Building a new home – It’s something that many couples dream of. It can be an exciting, stressful, joyful, crazy time period that many walk away from saying “never again” or “bring on the next one!” We scoured the internet and sorted through our own experiences to bring you the Top 5 things to consider when you are building a new home.

1) It’s All In The Numbers

Just like house-shopping, building a home from the ground up requires you to know what you can afford. Most house plans offer a cost to build tool (usually for a nominal fee) to give you an accurate estimate of construction costs based on where you’re building. The numbers include the costs of construction, tax benefits, funds for the down payment and slush account, and other related calculations.

Once you have determined what you can and are willing to spend, meet with a mortgage broker to discuss how much you wish to borrow for your home.

Renovations and the actual building portion aside, we often are asked on what a mortgage looks like for a not yet built home. This is where a “construction” mortgage comes into play. The budget you give your broker should include your hard and soft costs as well as the reserve of money you plan to have set aside in case you run into unexpected events.

It’s this initial budget that a lender will determine how much you qualify for.

For example, based on the lender loaning up to 75% of the total cost (with 25% down):

Land purchase price (as is) Total soft and hard costs Total Cost (as complete)

$200,000

$400,000

$600,000 x 75% = $450,000 available to loan

Keep in mind, the lender will also consider the appraised value of the finished product. In this example, the completed appraised value of the home would have to be at least $600,000 to qualify for the amount available to loan. The appraised value is determined before the project begins.

As well, the client will have to come up with the initial $150,000 to be able to finance the total cost of $600,000. A down payment of $150,000 plus the loan amount of $450,000 = the total cost of $600,000.

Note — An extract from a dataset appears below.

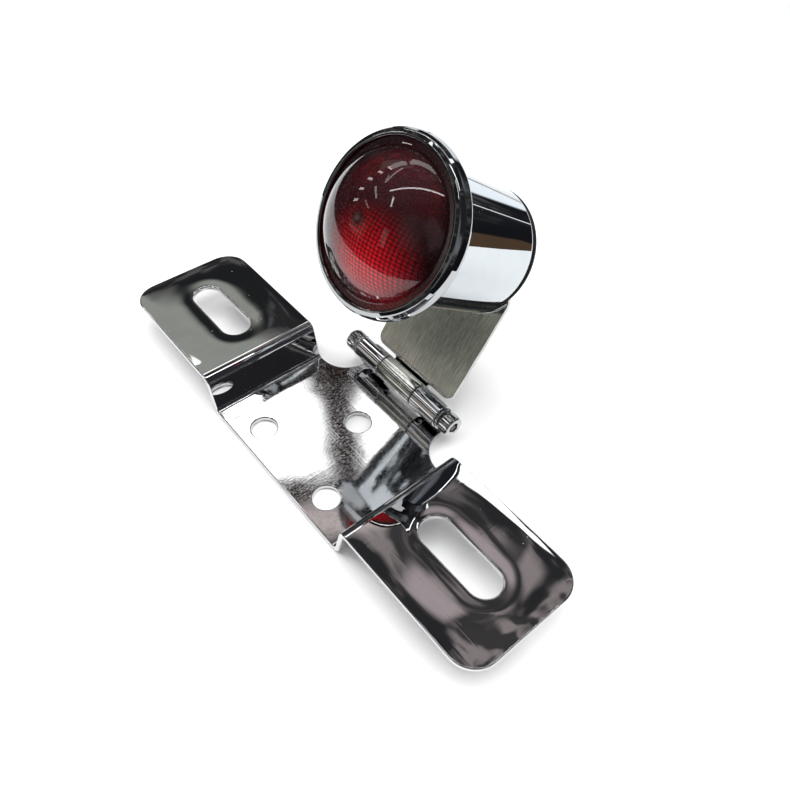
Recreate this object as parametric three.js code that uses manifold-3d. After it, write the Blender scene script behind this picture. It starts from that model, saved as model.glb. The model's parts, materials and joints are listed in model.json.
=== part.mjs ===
// Motorcycle tail light on a hinged licence plate bracket.
// Millimetres. X runs along the bracket, Y from its front edge to the hinge, Z up. The bracket
// rests on z = 0, and the origin is under the middle of its centre plate.
import * as THREE from 'three';
import { mergeVertices } from 'three/addons/utils/BufferGeometryUtils.js';
import Module from 'manifold-3d';

const wasm = await Module();
wasm.setup();

// Driving dimensions
const SHEET = 2;                 // thickness of both stamped plates
const GAP = 0.3;                 // clearance between neighbouring pieces

const BRACKET_LENGTH = 209;
const BRACKET_DEPTH = 50;
const RISER_FOOT = 39.5;         // half distance between the risers, at the centre plate
const RISER_HEAD = 43;           // half distance between the risers, at the wings
const WING_LIFT = 15.5;          // wing above centre plate
const WING_CORNER = 10;
const SLOT_PITCH = 146;
const SLOT_LENGTH = 34;
const SLOT_WIDTH = 12;
const HOLE_DIAMETER = 10.2;
const HOLE_PLACES = [[-20.4, -15], [20.4, -15], [0, 15.3]];
const SCALLOP = 12;              // radius of the concave corners beside the hinge tab
const BEND = 3;                  // mid-sheet radius of the bends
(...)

2) Choose a Reputable Builder

Builders are a dime a dozen, but not all of them are qualified or will be the right one for your project. Careful research is needed when determining who will be the head contractor of your home-building project. Alternatively, one of the best ways to find your perfect contractor is by asking friends and family who have gone through the process. Another great source is your mortgage broker! They often have many industry connections to some of the most qualified contractors and builders. Ask them if they know of anyone—we can almost guarantee they can will have at least one or more referrals for you.

3) Build a Home for Tomorrow

It can be tempting to personalize your home to the tenth degree—after all you are building it to meet your unique, customized wants and needs. However, keep resale value and practicality at the back of your mind at all times. Life can often throw a few curve balls that lead to you-for one reason or another-having to place the home for sale. If that time should ever come, you want to be able to appeal to all buyers easily and not have to hold the house longer than necessary. Ask yourself if the features you are putting into your home will appeal to others and if the features suit the neighborhood you are building in as well.

4) Go Green!

Now more than ever before energy efficient upgrades are easy to add to your home. When you are in the design stages, selecting energy efficient appliances, windows, HVAC systems, and more can save you money in the long run and may also make you eligible for certain grants and discounts. For example, the CMHC green building program rewards those who select energy efficient and environment friendly options.

5) Understand the Loan

As a final note, once construction is done it’s crucial to understand how a Construction Mortgage Loan repayment works. To make it easier, we have a list of points that you should know:

  • Construction loans are usually fully opened and can be repaid at any time.
  • Interest is charged only on amounts drawn. There are no “unused funds.”
  • Once construction is complete and project completion has been verified by the lender, the construction mortgage is “moved over” to a normal mortgage.

A lender will always take into consideration the marketability of a property. They will look at
not only the location based on demographic but also the location based on geography. For instance, a lot that is in a secluded area where no sales of lots have occurred in the last five years and mostly consisting of rock face may not be a property that they are willing to lend on.

  • Depending on the lender, you may have a time frame within which you need to complete construction (typically between 6 and 12 months).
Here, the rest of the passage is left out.